Although there are variations in its meaning, for many centuries the term “mercy” in English was understood as a “disposition to forgive or show compassion.” One of the constant refrains in the historic liturgies of the Church is “Lord, have mercy.” That’s not just a request for God to be kind. Mercy does include kindness, but it’s more than that. In our common vernacular, “compassion” might be a better replacement than “kindness” because compassion is feeling with another person and not just being nice to them.
But mercy also includes an element of forgiveness. It’s a feeling of compassion shown especially to an offender. This means “loving kindness” in Micah 6:8 is more than being nice to people or even charitable toward them. It’s about not responding in kind to one who has hurt us or others, including when that “hurt” is disagreeing with our heart-felt beliefs. Mercy includes an element of generosity as well. It’s about doing more than what our day-to-day world might expect in response to the harmful words or actions of another. According to Anne’s gospel, “Mercy is radical kindness. Mercy means offering or being offered aid in desperate straits. Mercy is not deserved. It involves absolving the unabsolvable, forgiving the unforgivable. Mercy brings us to the miracle of apology, given and accepted, to unashamed humility when we have erred or forgotten.” Actually, I think mercy is more like grace than kindness or even compassion.
I’ve titled this sermon “Streams of Mercy” because I’m coming to believe that this generous, gracious, forgiving way of responding to our neighbors is what we need to water the justice seeds we’re planting. While I certainly feel the frustration Kayla Chadwick named toward people who don’t seem to care for their neighbors, I know that I can’t go around being angry all the time. My soul can’t take it and I’m hearing this from some of you as well. I also think being merciful toward others is a way of being merciful toward ourselves. As Anne Lamott suggests, mercy softens us ever so slightly so that we don’t have to condemn others for being total rats (she uses another word), although they may be that. In the words of Father Ed Dowling, sometimes heaven is just another pair of glasses. Mercy is another lens through which to view our fellow human beings and ourselves. Mercy toward others and radical acceptance of ourselves buys us a shot at a warm and generous heart. “Do you want this,” Anne asks, “or do you want to be right?”

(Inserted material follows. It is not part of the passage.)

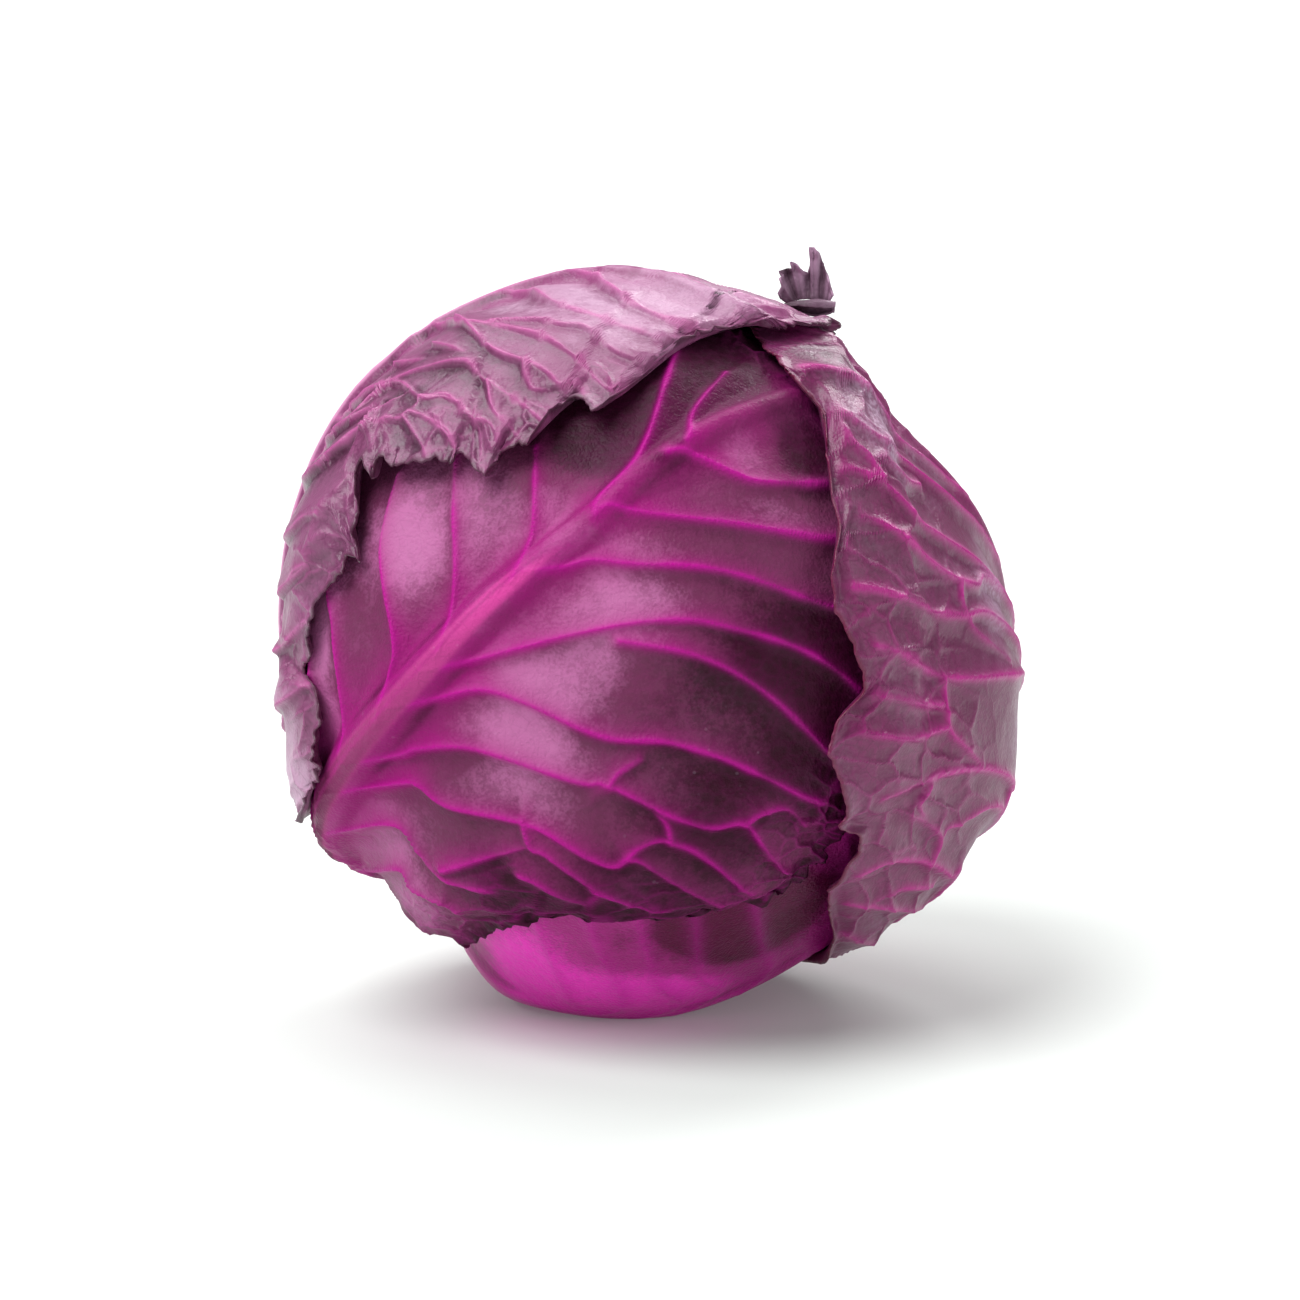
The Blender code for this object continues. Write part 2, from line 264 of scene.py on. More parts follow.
def curve_through(points: tuple, count: int) -> np.ndarray:
    """Even points on the Catmull-Rom curve through some control points.

    Args:
        points: control points.
        count: how many points to return.

    Returns:
        An array of count points.
    """
    knots = np.array(points, float)
    padded = np.vstack([2 * knots[0] - knots[1], knots, 2 * knots[-1] - knots[-2]])
    place = np.linspace(0.0, len(knots) - 1.0, count)
    index = np.minimum(place.astype(int), len(knots) - 2)
    share = (place - index)[:, None]
    return catmull_rom(tuple(padded[index + k] for k in range(4)), share)


def stretch(grid: np.ndarray, rows: int, columns: int) -> np.ndarray:
    """Smoothly enlarges a small grid of heights.

    Args:
        grid: the small grid.
        rows: rows wanted.
        columns: columns wanted.

    Returns:
        The large grid.
    """
    for axis, count in ((0, rows), (1, columns)):
        size = grid.shape[axis]
        place = np.linspace(0.0, size - 1.0, count)
        index = np.minimum(place.astype(int), size - 2)
        share = place - index
        share = share[:, None] if axis == 0 else share[None, :]
        knots = tuple(np.take(grid, np.clip(index + k, 0, size - 1), axis=axis)
                      for k in (-1, 0, 1, 2))
        grid = catmull_rom(knots, share)
    return grid


def aim_vector(azimuth: float, elevation: float) -> np.ndarray:
    """Unit vector of an aim.

    Args:
        azimuth: turn in degrees, 0 along -Y and 90 along +X.
        elevation: rise in degrees.

    Returns:
        The vector.
    """
    turn, rise = math.radians(azimuth), math.radians(elevation)
    flat = math.cos(rise)
    return np.array([math.sin(turn) * flat, -math.cos(turn) * flat, math.sin(rise)])


def quads(index: np.ndarray) -> np.ndarray:
    """Four-sided faces between the neighbouring points of a grid of point numbers."""
    corners = [index[:-1, :-1], index[:-1, 1:], index[1:, 1:], index[1:, :-1]]
    return np.stack(corners, axis=-1).reshape(-1, 4)


def rim(index: np.ndarray) -> np.ndarray:
    """Point numbers in order round the edge of a grid of point numbers."""
    return np.concatenate([index[0, :-1], index[:-1, -1], index[-1, :0:-1], index[:0:-1, 0]])


# ---- Finishes ----

Colour = tuple[float, float, float]
Value = bpy.types.NodeSocket | float | Colour


def tint(red: int, green: int, blue: int) -> Colour:
    """Linear colour of screen values from 0 to 255."""
    return tuple((c / 255.0 / 12.92) if c <= 10 else ((c / 255.0 + 0.055) / 1.055) ** 2.4
                 for c in (red, green, blue))


@dataclass(frozen=True)
class LeafFinish:
    """Colours and surface of one leaf.  Its shade colour, also used for the cracks, and its light
    colour are the painted shade and the painted highlight at the two ends of its colour scale.
    """

    name: str
    shade: Colour
    blade: Colour
    light: Colour
    glow: Colour
    vein: Colour
    rib: Colour
    stalk: Colour
    rim: Colour
    bloom: Colour = tint(206, 178, 205)
    glow_amount: float = 0.7
    vein_amount: float = 0.9
    net_amount: float = 0.3
    bloom_amount: float = 0.3
    roughness: float = 0.34
    specular: float = 0.32
    grain_mm: float = 0.06
    vein_bump_mm: float = 0.3
    net_bump_mm: float = 0.2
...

The hard part in all of this, I think, is to marry passionate work for justice against the powers of injustice with a merciful heart toward the people behind the injustice. Can we learn to be merciful toward oppressors who feel merciless to us? Can we recognize that those who oppress others are usually very wounded themselves? It’s not about making excuses for unjust people, but looking at them through softer eyes. Being generous and forgiving toward the perpetuators of injustice isn’t something that comes naturally. And in fact, if we offer even a smidgen of mercy toward the unjust, we’re often accused of not standing strong for justice. Now I’m very aware that we First World, majority race citizens of the richest country in the world hardly have a clue about the depth of oppression and violence some people experience. So I can’t speak for others who have suffered terribly nor judge them. But my heart tells me that I am called to be more merciful. The problem is that I don’t really know how. This feels like one of those lifetime challenges for serious people of faith. But I believe Anne is correct when she says mercy is something in us that we access by use, like a muscle. We just try it again and again and again.
We hear or read about amazing stories of mercy…Jews who forgave their Nazi prison guards; Amish parents who extended mercy toward the wife of the man who murdered their child; families who ask that the killer of their loved one not be executed because they don’t want to see another person die. An example of mercy happened this week at Panama City Beach when two young boys got caught in a rip current. The other swimmers could have criticized them for going too far into the water or their parents for not watching them more carefully or resisted responding because it felt dangerous. Instead nearly 80 total strangers made a human chain that saved the lives of two children and 7 adults, one of whom was elderly. All of these are dramatic examples of mercy.
What I’m asking us to ponder are examples more common in day-to-life: a driver who lets another person in line ahead of her even though the other driver ignored multiple flashing signs saying the lane was closing; a busy person who responds to rudeness with a smile; Pullenites who encounter the far-right views of family members or friends and find ways to engage with them lovingly anyway. Being merciful is a learned skill for adults. Young children are much more inclined to put up with the quirks and challenging nature of others than we are. Just watch the way they tend to include children who are different from them, welcoming characteristics that in an adult would probably be shunned. It seems we come into the world with generous hearts, but along the way self-preservation and the need to be right kick in.
Pope Francis says the name of God is mercy. Ours was, too, says Anne, until we put it away to become more productive, more admired and less vulnerable. We tend to forget it’s there because our made-in-God’s-image human nature gets lost along the way. But mercy can build on itself in ordinary human ways in the grocery store line or at work; on the highway or in hard conversations. It’s a gentler way of seeing, a less rigid way of thinking. It’s about being rather than doing. It’s an attitude we can embody in our work for justice-love.
I am inspired by the image of gentle streams of mercy watering the seeds we are trying to sow. I take heart that with a baptism of mercy, even the seeds that fall in thorny, parched places might produce something life-giving. Says Anne, “mercy means we no longer constantly judge everybody’s large and tiny failures, foolish hearts, dubious convictions, and inevitable bad behaviors. We will never do this perfectly, but we can do it better. We can try to mostly hold people we’ve encountered with the understanding of a wise, caring parent who has seen it all, knows that we all struggle, knows that on the inside we’re as vulnerable as a colony of rabbits. That’s how God see us.”
So your takeaway from today’s sermon is my strong encouragement to keep planting your seeds. But as you sow them, I hope you will also consider offering mercy when it isn’t deserved – even in tiny ways. And do it not just once, but again and again. For in Hebrew, the language used to tell Micah’s story, the word for “mercy” is always plural.